European financial regulators have finalized the guidelines for a harmonized consumer complaints process for the banking, securities, and insurance sectors in the European Union.
The European Banking Authority (EBA) and the European Securities and Markets Authority (ESMA) issued a joint report detailing the guidelines, which will take effect two months after they are published in all 28 official languages of the EU. The guidelines were based on those already in use for the insurance sector through the European Insurance and Occupational Pensions Authority (EIOPA).
The agencies said the goal of the supervisory convergence was to boost consumer protection by offering a single set of complaint procedures for the insurance, banking, and securities sectors throughout the bloc, regardless of the type of product or where it was purchased, while also streamlining processes for businesses selling various products from different financial sectors and in different Member States. The regulators said the harmonized process also will help their national counterparts because they will benefit from standard requirements across all three sectors and only have to oversee implementation of one set of guidelines.
Feedback from a public consultation held last year was included in the final report, the agencies said, but there were no material changes made. Some text changes were suggested during the consultation, but ESMA and EBA said they wanted the guidelines to remain “fully aligned” with those of EIOPA. Some of the comments suggested the guidelines differentiate between client categories, taking into account whether a complaint was from a retail, professional, or market counterparty customer. But the regulators noted that other EU financial directives, like Undertakings for Collective Investment in Transferable Securities (UCITS), do not differentiate between customer categories.
The harmonized rules “should help to ensure a consistent approach to complaints-handling across the banking, investment, and insurance sectors,” the report said.
Under the guidelines, competent authorities should ensure that:
Firms adopt a written complaints management policy, endorsed and monitored for compliance by senior management. The policy should be available to all staff through an internal channel.
Firms have in place a complaints management function to investigate complaints fairly and mitigate any potential conflicts of interest.

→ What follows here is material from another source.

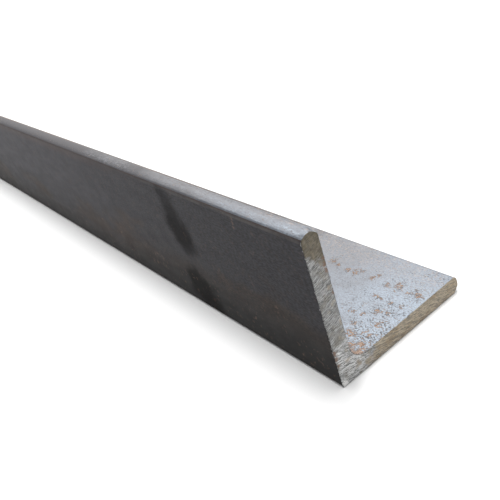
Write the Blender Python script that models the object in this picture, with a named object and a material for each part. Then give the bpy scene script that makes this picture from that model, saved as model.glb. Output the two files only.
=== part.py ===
"""Hot-rolled equal-leg steel angle, one length as it is cut from stock.

Metres, +Z up. The bar runs along X. One leg lies flat along +Y, the other stands up along +Z,
and the heel, where their outer faces meet, is the lower edge at -Y. The origin is at the
middle of the bar's length, under the middle of the flat leg, at floor level.
"""

import math

import bmesh
import bpy
from mathutils import Vector

# Sizes of the rolled section and of the cut length
LENGTH = 1.000
FLAT_LEG = 0.045
UPRIGHT_LEG = 0.045
THICKNESS = 0.005

# Rolled corners, as radii: the fillet in the root, the heel, the gentle crown of each toe,
# and the rounds where that crown meets the leg's inner and outer face
ROOT_RADIUS = 0.005
HEEL_RADIUS = 0.001
TOE_CROWN_RADIUS = 0.0075
TOE_INNER_RADIUS = 0.0013
TOE_OUTER_RADIUS = 0.0008

# A file breaks the edges of the saw cuts by this much, along the bar and across it
CUT_BREAK = 0.0003

# How finely a round is stepped: no chord leaves its arc by more than this
ARC_TOLERANCE = 0.00001

SHARP_ANGLE = math.radians(30)


def arc(centre, radius, start_deg, end_deg):
    """Points along a round, both ends included."""
    sweep = math.radians(end_deg - start_deg)
    step = 2 * math.acos(1 - ARC_TOLERANCE / radius)
    count = math.ceil(abs(sweep) / step)
    points = []
    for i in range(count + 1):
        angle = math.radians(start_deg) + sweep * i / count
        points.append(centre + radius * Vector((math.cos(angle), math.sin(angle))))
    return points


def round_inside_crown(crown_centre, radius, across):
    """Centre of a corner round that touches the crown from inside, and the crown's angle there."""
    reach = TOE_CROWN_RADIUS - radius
    rise = across - crown_centre.y
    centre = Vector((crown_centre.x + math.sqrt(reach**2 - rise**2), across))
    return centre, math.degrees(math.asin(rise / reach))


def toe(leg):
    """The end of a leg, from its outer face to its inner face.

    x runs along the leg from the heel and y across it from the outer face.
    """
    crown_centre = Vector((leg - TOE_CROWN_RADIUS, THICKNESS / 2))
    outer_centre, outer_deg = round_inside_crown(
        crown_centre, TOE_OUTER_RADIUS, TOE_OUTER_RADIUS
    )
    inner_centre, inner_deg = round_inside_crown(
        crown_centre, TOE_INNER_RADIUS, THICKNESS - TOE_INNER_RADIUS
    )
    outline = arc(outer_centre, TOE_OUTER_RADIUS, -90, outer_deg)
    outline += arc(crown_centre, TOE_CROWN_RADIUS, outer_deg, 0)[1:]
    outline += arc(crown_centre, TOE_CROWN_RADIUS, 0, inner_deg)[1:-1]
    outline += arc(inner_centre, TOE_INNER_RADIUS, inner_deg, 90)
    return outline


def section_outline():
    """The rolled section in Y and Z, anticlockwise, measured from its sharp heel corner."""
    heel = Vector((HEEL_RADIUS, HEEL_RADIUS))
    root = Vector((1, 1)) * (THICKNESS + ROOT_RADIUS)
    outline = arc(heel, HEEL_RADIUS, 180, 270)
    outline += toe(FLAT_LEG)
    outline += arc(root, ROOT_RADIUS, 270, 180)
    outline += [point.yx for point in reversed(toe(UPRIGHT_LEG))]
    return outline


def break_cut_edges(bm, end_face):
    """Narrows the end face and draws it out by as much, which leaves a chamfer round it."""
    bmesh.ops.inset_region(
        bm,
        faces=[end_face],
        thickness=CUT_BREAK,
        depth=CUT_BREAK,
        use_boundary=True,
        use_even_offset=True,
    )


def steel_angle_mesh():
    """The section drawn out along X, with the edges of both saw cuts broken."""
    half_run = LENGTH / 2 - CUT_BREAK
    heel_y = -FLAT_LEG / 2
    bm = bmesh.new()
    ring = [bm.verts.new((-half_run, heel_y + p.x, p.y)) for p in section_outline()]
    start = bm.faces.new(ring)
    drawn = bmesh.ops.extrude_face_region(bm, geom=[start])
    moved = [item for item in drawn["geom"] if isinstance(item, bmesh.types.BMVert)]
    bmesh.ops.translate(bm, verts=moved, vec=(2 * half_run, 0, 0))
    bmesh.ops.recalc_face_normals(bm, faces=bm.faces)
    for end_face in [face for face in bm.faces if len(face.verts) == len(ring)]:
        break_cut_edges(bm, end_face)
    mesh = bpy.data.meshes.new("steel_angle")
    bm.to_mesh(mesh)
    bm.free()
    mesh.shade_smooth()
    mesh.set_sharp_from_angle(angle=SHARP_ANGLE)
    return mesh


def mill_scale_steel():
    """Hot-rolled steel under its blue-grey mill scale."""
    material = bpy.data.materials.new("mill_scale_steel")
    material.use_nodes = True
    shader = material.node_tree.nodes["Principled BSDF"]
    shader.inputs["Base Color"].default_value = (0.115, 0.120, 0.130, 1.0)
    shader.inputs["Metallic"].default_value = 0.7
    shader.inputs["Roughness"].default_value = 0.5
    return material


def clear_scene():
    for obj in list(bpy.data.objects):
        bpy.data.objects.remove(obj)


def build():
    clear_scene()
    angle = bpy.data.objects.new("steel_angle", steel_angle_mesh())
    angle.data.materials.append(mill_scale_steel())
    bpy.context.scene.collection.objects.link(angle)


build()
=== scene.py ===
"""Steel angle on a pale floor: the rolled bar with its saw cuts, mill scale and rust, under soft light."""

import math

import bpy
from mathutils import Matrix, Vector


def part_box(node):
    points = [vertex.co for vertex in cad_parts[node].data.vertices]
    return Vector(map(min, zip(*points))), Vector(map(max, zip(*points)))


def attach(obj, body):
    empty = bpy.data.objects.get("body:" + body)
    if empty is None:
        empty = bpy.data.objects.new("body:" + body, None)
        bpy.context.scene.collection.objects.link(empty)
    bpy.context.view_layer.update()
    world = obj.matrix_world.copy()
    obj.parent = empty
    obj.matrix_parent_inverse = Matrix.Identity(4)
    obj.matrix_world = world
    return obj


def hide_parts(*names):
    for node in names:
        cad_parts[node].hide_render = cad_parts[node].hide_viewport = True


bl_info = {
    "name": "Steel Angle",
    "version": (1, 0, 0),
    "blender": (4, 5, 0),
    "location": "View3D > Sidebar > Steel Angle",
    "description": "Builds a hot-rolled steel angle, its finishes and its studio",
    "category": "Object",
}

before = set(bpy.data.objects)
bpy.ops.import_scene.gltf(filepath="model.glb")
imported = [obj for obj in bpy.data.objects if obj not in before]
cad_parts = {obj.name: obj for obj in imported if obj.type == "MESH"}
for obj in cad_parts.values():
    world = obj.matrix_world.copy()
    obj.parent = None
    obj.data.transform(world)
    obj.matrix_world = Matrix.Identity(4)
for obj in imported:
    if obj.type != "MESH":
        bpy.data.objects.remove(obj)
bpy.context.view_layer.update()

MM = 0.001
NODE = "steel_angle"
LOW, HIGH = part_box(NODE)
HALF_RUN = HIGH.x
HEEL_Y = LOW.y
LEG = HIGH.z

# How high the upright leg's tip is in mm, the unit that the finishes measure in
TIP = LEG / MM

# How finely the mesh follows the section: each toe round, each bend, each leg and its thickness
TOE_STEPS = 8
BEND_STEPS = 20
LEG_CUTS = 199
THICKNESS_CUTS = 24

# Rings along the bar: close together at the saw cuts, wide apart between them
FIRST_RING = 0.25 * MM
RING_GROWTH = 1.5
WIDEST_RING = 40 * MM

# The saw ran one way through the upright leg and another through the heel and the flat leg.
# The lines' slope is in degrees, and one turns into the other between these heights.
UPRIGHT_SAW = 14
FLAT_SAW = -14
SAW_CHANGE = (9 * MM, 15 * MM)

# How coarse each relief is, in mm: the faces' sway, the saw's ridges and the nicks in a rim
SWAY_GRAIN = 70
RIDGE_GRAIN = 0.42
NICK_GRAIN = 1.1

# Faces no further in than this are outer ones: it is the middle of the toes' outer rounds
OUTER_REACH = 0.17 * MM

# Faces that meet at a greater angle than this keep a sharp edge
SMOOTH_ANGLE = math.radians(35)

# How wide each soft light is, in degrees, and the way its light travels
TOP_SPREAD = 22
TOP_COURSE = (0.07, -0.035, -1)
BACK_SPREAD = 45
BACK_COURSE = (0.62, -0.42, -0.66)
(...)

Firms register internally complaints according to national requirements on timing and the method used.
Firms provide information on complaints and their handling of them to competent authorities or ombudsman. The guidelines do not specify the frequency of the reporting, but did say the information provided should include the number of complaints received, and any differentiation required by national law.
Firms analyze complaints-handling data on an ongoing basis in order to discover and address any systemic problems or potential risks. That analysis should look at the causes of individual complaints to identify root causes of common complaints, whether those identified problems may affect other aspects of the business not directly mentioned in the complaint, and correcting those root causes where possible.
Firms provide written information on their complaints-handling process on request or when acknowledging receipt of a complaint. Firms must publish details of their process in “an easily accessible manner,” such as pamphlets or on its website; provide accurate and up-to-date information about the process, including how to file a complaint, the process that will be followed and timelines; and keep the complainant informed about the handling of the complaint.
Firms attempt to gather and investigate all relevant evidence and information surrounding a complaint, communicate in clear, plain language, and respond “without any unnecessary delay” or within time limits set by national regulators. If an answer cannot be provided within the standard timeframe, the firm should notify the complainant about the delay and provide an estimate of when the investigation would be completed. Firms must provide a thorough, written explanation if they reach a decision that does not fully meet the complainant’s demand, and information on how to continue a complaint, such as with an ombudsman or alternative dispute resolution mechanism.
The guidelines do not apply to complaints about activities not under the supervision of a competent authority, or activities by another entity for which a firm does not have legal or regulatory responsibility.